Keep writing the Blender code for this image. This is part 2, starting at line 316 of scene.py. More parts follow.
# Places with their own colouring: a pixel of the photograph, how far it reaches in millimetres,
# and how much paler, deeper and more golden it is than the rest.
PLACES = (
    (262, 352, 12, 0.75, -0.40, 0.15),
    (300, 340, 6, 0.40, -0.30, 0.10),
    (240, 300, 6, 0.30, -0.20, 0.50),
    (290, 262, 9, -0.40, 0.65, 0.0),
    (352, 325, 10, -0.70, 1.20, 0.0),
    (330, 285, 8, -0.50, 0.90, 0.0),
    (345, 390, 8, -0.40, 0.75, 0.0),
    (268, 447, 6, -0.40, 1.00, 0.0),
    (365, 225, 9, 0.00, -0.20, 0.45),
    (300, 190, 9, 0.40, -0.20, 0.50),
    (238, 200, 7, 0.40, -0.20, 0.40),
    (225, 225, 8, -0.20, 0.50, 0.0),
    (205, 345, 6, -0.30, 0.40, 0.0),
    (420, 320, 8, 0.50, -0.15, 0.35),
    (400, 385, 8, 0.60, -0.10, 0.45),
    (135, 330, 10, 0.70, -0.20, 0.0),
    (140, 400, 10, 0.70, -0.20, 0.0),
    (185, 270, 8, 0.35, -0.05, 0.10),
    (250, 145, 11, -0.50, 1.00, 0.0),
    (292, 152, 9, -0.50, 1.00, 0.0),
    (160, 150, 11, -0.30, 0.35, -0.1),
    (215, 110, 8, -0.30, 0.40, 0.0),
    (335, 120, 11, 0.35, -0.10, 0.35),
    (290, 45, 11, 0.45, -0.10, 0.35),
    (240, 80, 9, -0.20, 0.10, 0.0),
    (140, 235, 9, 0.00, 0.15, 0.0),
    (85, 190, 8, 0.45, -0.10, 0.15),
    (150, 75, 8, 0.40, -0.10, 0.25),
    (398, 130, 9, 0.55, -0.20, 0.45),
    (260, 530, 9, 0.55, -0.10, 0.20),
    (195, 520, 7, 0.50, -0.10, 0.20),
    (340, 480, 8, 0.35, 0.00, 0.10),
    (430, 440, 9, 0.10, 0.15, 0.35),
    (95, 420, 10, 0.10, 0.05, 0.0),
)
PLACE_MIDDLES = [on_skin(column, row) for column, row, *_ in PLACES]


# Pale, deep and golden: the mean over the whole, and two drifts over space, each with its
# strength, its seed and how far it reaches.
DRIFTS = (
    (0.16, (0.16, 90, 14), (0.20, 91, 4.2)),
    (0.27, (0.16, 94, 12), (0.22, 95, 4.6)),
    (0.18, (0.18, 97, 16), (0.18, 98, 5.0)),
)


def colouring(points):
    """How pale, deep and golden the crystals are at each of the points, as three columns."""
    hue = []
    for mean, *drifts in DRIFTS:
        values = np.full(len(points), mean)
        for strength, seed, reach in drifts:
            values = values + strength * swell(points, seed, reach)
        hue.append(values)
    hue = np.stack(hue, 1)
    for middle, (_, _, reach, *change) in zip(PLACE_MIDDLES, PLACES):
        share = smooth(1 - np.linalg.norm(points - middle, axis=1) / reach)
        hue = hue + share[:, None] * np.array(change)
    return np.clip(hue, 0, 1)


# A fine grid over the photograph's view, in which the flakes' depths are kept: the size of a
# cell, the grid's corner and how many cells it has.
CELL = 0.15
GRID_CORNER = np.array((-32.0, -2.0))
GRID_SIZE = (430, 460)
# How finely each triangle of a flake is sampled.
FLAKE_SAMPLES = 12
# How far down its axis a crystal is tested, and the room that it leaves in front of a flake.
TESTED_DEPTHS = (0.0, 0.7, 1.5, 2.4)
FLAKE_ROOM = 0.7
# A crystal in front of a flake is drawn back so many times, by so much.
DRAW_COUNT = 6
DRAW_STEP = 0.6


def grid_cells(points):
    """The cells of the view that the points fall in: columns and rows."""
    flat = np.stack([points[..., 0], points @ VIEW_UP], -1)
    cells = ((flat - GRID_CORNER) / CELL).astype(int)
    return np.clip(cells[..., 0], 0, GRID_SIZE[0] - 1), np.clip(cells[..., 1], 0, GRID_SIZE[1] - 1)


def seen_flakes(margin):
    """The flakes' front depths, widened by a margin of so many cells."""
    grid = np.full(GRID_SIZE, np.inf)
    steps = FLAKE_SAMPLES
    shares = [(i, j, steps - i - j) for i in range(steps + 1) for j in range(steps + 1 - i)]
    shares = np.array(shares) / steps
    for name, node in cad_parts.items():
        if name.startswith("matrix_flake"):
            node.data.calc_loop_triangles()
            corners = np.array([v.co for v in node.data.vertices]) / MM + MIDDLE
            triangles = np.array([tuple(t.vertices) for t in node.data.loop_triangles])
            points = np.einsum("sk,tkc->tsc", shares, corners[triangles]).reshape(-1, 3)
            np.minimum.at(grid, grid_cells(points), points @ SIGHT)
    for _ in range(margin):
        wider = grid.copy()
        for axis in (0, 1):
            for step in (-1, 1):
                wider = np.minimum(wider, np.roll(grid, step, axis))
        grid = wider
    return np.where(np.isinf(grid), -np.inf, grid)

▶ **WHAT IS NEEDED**
Using the data above, output each line exactly.

▶ **FINAL RESULT**
Keep writing the Blender code for this image. This is part 2, starting at line 316 of scene.py. More parts follow.
# Places with their own colouring: a pixel of the photograph, how far it reaches in millimetres,
# and how much paler, deeper and more golden it is than the rest.
PLACES = (
    (262, 352, 12, 0.75, -0.40, 0.15),
    (300, 340, 6, 0.40, -0.30, 0.10),
    (240, 300, 6, 0.30, -0.20, 0.50),
    (290, 262, 9, -0.40, 0.65, 0.0),
    (352, 325, 10, -0.70, 1.20, 0.0),
    (330, 285, 8, -0.50, 0.90, 0.0),
    (345, 390, 8, -0.40, 0.75, 0.0),
    (268, 447, 6, -0.40, 1.00, 0.0),
    (365, 225, 9, 0.00, -0.20, 0.45),
    (300, 190, 9, 0.40, -0.20, 0.50),
    (238, 200, 7, 0.40, -0.20, 0.40),
    (225, 225, 8, -0.20, 0.50, 0.0),
    (205, 345, 6, -0.30, 0.40, 0.0),
    (420, 320, 8, 0.50, -0.15, 0.35),
    (400, 385, 8, 0.60, -0.10, 0.45),
    (135, 330, 10, 0.70, -0.20, 0.0),
    (140, 400, 10, 0.70, -0.20, 0.0),
    (185, 270, 8, 0.35, -0.05, 0.10),
    (250, 145, 11, -0.50, 1.00, 0.0),
    (292, 152, 9, -0.50, 1.00, 0.0),
    (160, 150, 11, -0.30, 0.35, -0.1),
    (215, 110, 8, -0.30, 0.40, 0.0),
    (335, 120, 11, 0.35, -0.10, 0.35),
    (290, 45, 11, 0.45, -0.10, 0.35),
    (240, 80, 9, -0.20, 0.10, 0.0),
    (140, 235, 9, 0.00, 0.15, 0.0),
    (85, 190, 8, 0.45, -0.10, 0.15),
    (150, 75, 8, 0.40, -0.10, 0.25),
    (398, 130, 9, 0.55, -0.20, 0.45),
    (260, 530, 9, 0.55, -0.10, 0.20),
    (195, 520, 7, 0.50, -0.10, 0.20),
    (340, 480, 8, 0.35, 0.00, 0.10),
    (430, 440, 9, 0.10, 0.15, 0.35),
    (95, 420, 10, 0.10, 0.05, 0.0),
)
PLACE_MIDDLES = [on_skin(column, row) for column, row, *_ in PLACES]


# Pale, deep and golden: the mean over the whole, and two drifts over space, each with its
# strength, its seed and how far it reaches.
DRIFTS = (
    (0.16, (0.16, 90, 14), (0.20, 91, 4.2)),
    (0.27, (0.16, 94, 12), (0.22, 95, 4.6)),
    (0.18, (0.18, 97, 16), (0.18, 98, 5.0)),
)


def colouring(points):
    """How pale, deep and golden the crystals are at each of the points, as three columns."""
    hue = []
    for mean, *drifts in DRIFTS:
        values = np.full(len(points), mean)
        for strength, seed, reach in drifts:
            values = values + strength * swell(points, seed, reach)
        hue.append(values)
    hue = np.stack(hue, 1)
    for middle, (_, _, reach, *change) in zip(PLACE_MIDDLES, PLACES):
        share = smooth(1 - np.linalg.norm(points - middle, axis=1) / reach)
        hue = hue + share[:, None] * np.array(change)
    return np.clip(hue, 0, 1)


# A fine grid over the photograph's view, in which the flakes' depths are kept: the size of a
# cell, the grid's corner and how many cells it has.
CELL = 0.15
GRID_CORNER = np.array((-32.0, -2.0))
GRID_SIZE = (430, 460)
# How finely each triangle of a flake is sampled.
FLAKE_SAMPLES = 12
# How far down its axis a crystal is tested, and the room that it leaves in front of a flake.
TESTED_DEPTHS = (0.0, 0.7, 1.5, 2.4)
FLAKE_ROOM = 0.7
# A crystal in front of a flake is drawn back so many times, by so much.
DRAW_COUNT = 6
DRAW_STEP = 0.6


def grid_cells(points):
    """The cells of the view that the points fall in: columns and rows."""
    flat = np.stack([points[..., 0], points @ VIEW_UP], -1)
    cells = ((flat - GRID_CORNER) / CELL).astype(int)
    return np.clip(cells[..., 0], 0, GRID_SIZE[0] - 1), np.clip(cells[..., 1], 0, GRID_SIZE[1] - 1)


def seen_flakes(margin):
    """The flakes' front depths, widened by a margin of so many cells."""
    grid = np.full(GRID_SIZE, np.inf)
    steps = FLAKE_SAMPLES
    shares = [(i, j, steps - i - j) for i in range(steps + 1) for j in range(steps + 1 - i)]
    shares = np.array(shares) / steps
    for name, node in cad_parts.items():
        if name.startswith("matrix_flake"):
            node.data.calc_loop_triangles()
            corners = np.array([v.co for v in node.data.vertices]) / MM + MIDDLE
            triangles = np.array([tuple(t.vertices) for t in node.data.loop_triangles])
            points = np.einsum("sk,tkc->tsc", shares, corners[triangles]).reshape(-1, 3)
            np.minimum.at(grid, grid_cells(points), points @ SIGHT)
    for _ in range(margin):
        wider = grid.copy()
        for axis in (0, 1):
            for step in (-1, 1):
                wider = np.minimum(wider, np.roll(grid, step, axis))
        grid = wider
    return np.where(np.isinf(grid), -np.inf, grid)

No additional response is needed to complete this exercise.